Abstract

This paper is related to two empirical research projects: one was an investigation of users of a University Service of Distance Learning; the second was an ethnographic research which was aimed at identifying the pedagogical models underpinning new professional degree courses (2004-2006). Our methodology is essentially qualitative relying both on the direct observation of practice and on the analysis of the discourse of ICTE users to identify progressively the differing pedagogical models implicit in such practice. Our particular theoretical approach is to place Information and Communication Technologies in the wider context of knowledge relationships. In Education and Training, the relationship which users of ICTE have with such technologies can be studied in part as a relationship to specific knowledge which, when put into other contexts, opens up other, much wider, theoretical questions.
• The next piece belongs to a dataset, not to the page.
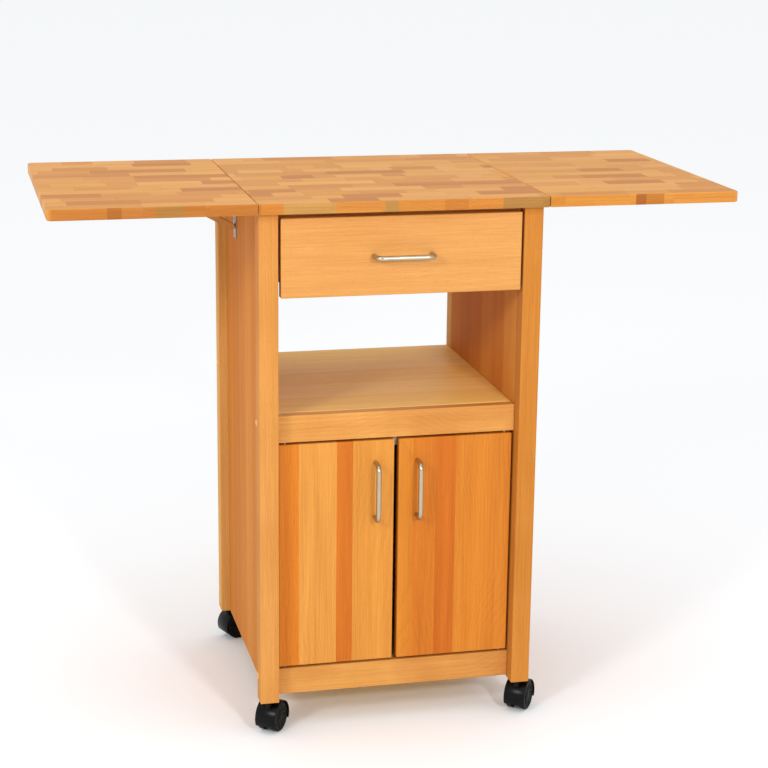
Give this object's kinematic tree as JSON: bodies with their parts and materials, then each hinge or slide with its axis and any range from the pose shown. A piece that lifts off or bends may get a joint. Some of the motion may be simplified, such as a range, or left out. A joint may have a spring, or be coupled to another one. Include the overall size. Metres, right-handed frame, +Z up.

And this led us to a range of questions at three differing levels: a generalized view of ICTE; the cultural experience of ICTE; and the systematization of ICTE. To each level, we have attributed three core concepts: 'gathering' butinage, 'poaching'-braconnage, and 'odd jobbing' -bricolage. In the generalized view of ICTE, 'gathering' relates to notions of navigation. Within the cultural experience of ICTE, 'poaching' relates to notions of programming, and in the systematizing of ICTE, 'odd-jobbing' relates to notions of systems development. It seems that this last dialectic is, as far as ICTE is concerned, the most productive.